All stars generate their own stellar wind, or streams of gas blown out into space, but massive Wolf-Rayet stars can whip up winds into something more akin to a stellar hurricane. Wolf-Rayet stars in later stages of their life cycle have blown off their hydrogen layer. Hydrogen can’t form dust on its own, but other elements located in a star’s interior, like carbon, can.

Carbon condenses into sooty dust in the rapidly whirling wind, which glows in infrared light that is invisible to the human eye. But telescopes can spot this warm, glowing light.

The team’s observations revealed that the dust plumes form where the stellar winds from both of the giant stars collide, creating a cone-shaped shock front between the stars.

As the stars go through their oval-shaped orbit, the shock front also moves, which causes the smoke-like dust plume to spiral. If the stars had a circular orbit, it would form a pinwheel pattern. Instead, the oval-shaped orbit creates delays in dust production that cause the dust plumes to resemble rings or shells.

The end result resembles an uneven bull’s-eye or something that looks like a spiderweb.

This illustration shows the binary star system as it creates a spiral of dust every eight years.

The Webb telescope was able to peer much deeper into the binary star system than ground-based telescopes and observed almost 20 accelerating dust plumes nested inside each other.

“There seemed to be a strange-looking diffraction pattern, and I worried that it was a visual effect created by the stars’ extreme brightness,” said study author Ryan Lau, principal investigator of the Webb Early Release Science program and assistant astronomer at the National Science Foundation’s NOIRLab, in a NASA release.

“However, as soon as I downloaded the final data I realized that I was not looking at a diffraction pattern, but instead rings of dust surrounding WR 140 — at least 17 of them.”

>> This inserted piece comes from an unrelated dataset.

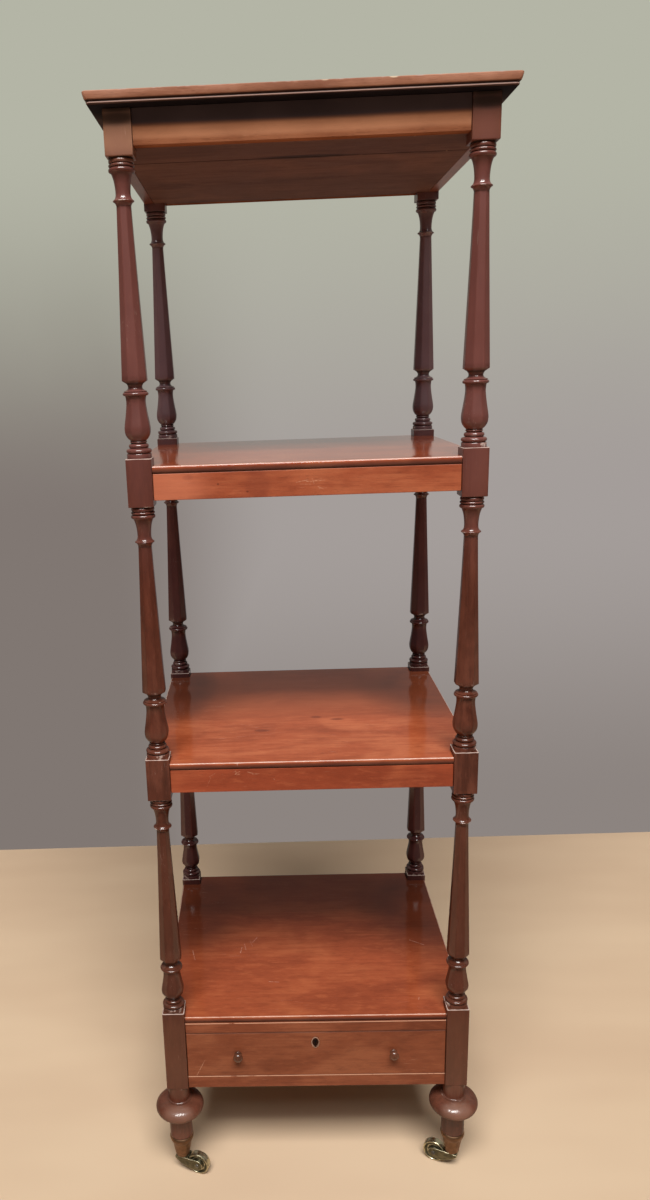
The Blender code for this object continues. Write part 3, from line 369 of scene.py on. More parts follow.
def old_metal(name, dull, bright, grime_tone, rough, shine, tarnish=0.6):
    """Metal with a patina that hands and floors have rubbed off its edges."""
    mat, bench = new_finish(name)
    place = bench.spot()
    arris = bench.given("arris")
    blotch = bench.noise(place, 7, 4.0, 0.6)
    speck = bench.noise(place, 0.9, 2.0)
    rubbed = (arris * 1.1 - blotch.ease(0.35, 0.75) * 0.7).ease(0.05, 0.7)
    metal = bench.blend(blotch.ease(0.4, 0.66) * tarnish, tone(*dull), tone(*grime_tone))
    metal = bench.blend(rubbed, metal, tone(*bright))
    metal = bench.blend(speck.ease(0.6, 0.75) * 0.35, metal, tone(*grime_tone))
    roughness = rough + blotch.ease(0.4, 0.7) * 0.22 - rubbed * (rough - shine)
    bump = bench.bump(0.3, 0.15 * MM, blotch + speck * 0.4)
    close_finish(bench, bench.principled({
        "Base Color": metal, "Metallic": 1.0 - blotch.ease(0.5, 0.8) * 0.35,
        "Roughness": roughness, "Normal": bump}))
    return mat


# Turned pieces: one tree of nodes turns an outline round the Z axis

def lathe_tree():
    """Outline in, turned solid out; rows of it can be squared off or cut to eight facets."""
    tree = bpy.data.node_groups.new("lathe", "GeometryNodeTree")
    for name, kind in (("Outline", "NodeSocketGeometry"), ("Sides", "NodeSocketInt"),
                       ("Square Corner", "NodeSocketFloat"), ("Facet Corner", "NodeSocketFloat"),
                       ("Finish", "NodeSocketMaterial")):
        tree.interface.new_socket(name, in_out="INPUT", socket_type=kind)
    tree.interface.new_socket("Solid", in_out="OUTPUT", socket_type="NodeSocketGeometry")
    bench = Bench(tree)
    entry = tree.nodes.new("NodeGroupInput")
    given = {socket.name: Line(bench, socket) for socket in entry.outputs if socket.name}
    outline = given["Outline"]
    sides = given["Sides"]
    rows = bench.node("GeometryNodeAttributeDomainSize", {"component": "MESH"}, [outline])
    grid = bench.node("GeometryNodeMeshGrid", None,
                      {"Vertices X": sides + 1, "Vertices Y": rows})
    index = bench.node("GeometryNodeInputIndex")
    row = index % rows
    angle = (index / rows).floored() / sides * (2 * pi)

    def at_row(value, kind):
        return bench.node("GeometryNodeSampleIndex", {"data_type": kind},
                          {"Geometry": outline, "Value": value, "Index": row})

    def share_at_row(name):
        value = bench.node("GeometryNodeInputNamedAttribute", {"data_type": "FLOAT"},
                           {"Name": name})
        return at_row(value, "FLOAT")

    radius, _, height = bench.axes(at_row(bench.node("GeometryNodeInputPosition"),
                                          "FLOAT_VECTOR"))

    def cut(count, corner, share, keen):
        """How far a polygon's edge stands out from its flats, and how near its corner is."""
        wedge = 2 * pi / count
        turn = (angle + wedge / 2) % wedge - wedge / 2
        out = (1 / turn.cosine()).lowest(corner)
        return (out - 1) * share, (abs(turn) / (wedge / 2)) ** keen * share

    square, square_edge = cut(4, given["Square Corner"], share_at_row("square"), 24)
    facet, facet_edge = cut(8, given["Facet Corner"], share_at_row("facet"), 12)
    radius = radius * (square + facet + 1)
    place = bench.node("ShaderNodeCombineXYZ", None,
                       [radius * angle.cosine(), radius * angle.sine(), height])
    solid = bench.node("GeometryNodeSetPosition", None, {"Geometry": grid, "Position": place})
    edge = share_at_row("arris").highest(square_edge * 0.56).highest(facet_edge * 0.6)
    for name, value in (("arris", edge), ("grime", share_at_row("grime"))):
        solid = bench.node("GeometryNodeStoreNamedAttribute",
                           {"data_type": "FLOAT", "domain": "POINT"},
                           {"Geometry": solid, "Name": name, "Value": value})
    solid = bench.node("GeometryNodeMergeByDistance", None, {"Geometry": solid, "Distance": TINY})
    solid = bench.node("GeometryNodeRealizeInstances", None, {"Geometry": solid})
    solid = bench.node("GeometryNodeSetMaterial", None,
                       {"Geometry": solid, "Material": given["Finish"]})
    out = tree.nodes.new("NodeGroupOutput")
    tree.links.new(solid.socket, out.inputs[0])
    return tree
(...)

The journal Nature Astronomy published the results of the Webb observation on Wednesday.

“Like clockwork, this star puffs out sculpted smoke rings every eight years, with all this wonderful physics written then inflated in the wind like a banner for us to read,” said study coauthor Peter Tuthill, a professor at the School of Physics at The University of Sydney, in a statement.

“Eight years later as the binary returns in its orbit, another appears the same as the one before, streaming out into space inside the bubble of the previous one, like a set of giant nested Russian dolls.”

The predictable production of a dust plume every eight years in the star system provided researchers with the perfect target to study the expansion rate of each dust spiral. Rather than expanding a constant speed, they were observed accelerating.

“In one sense, we always knew this must be the reason for the outflow, but I never dreamed we’d be able to see the physics at work like this,” Tuthill said. “When I look at the data now, I see WR140’s plume unfurling like a giant sail made of dust. When it catches the photon wind streaming from the star, like a yacht catching a gust, it makes a sudden leap forward.”

Webb’s sensitivity will allow astronomers to make more observations of Wolf-Rayet stars and their intriguing physics in the future, according to the study authors.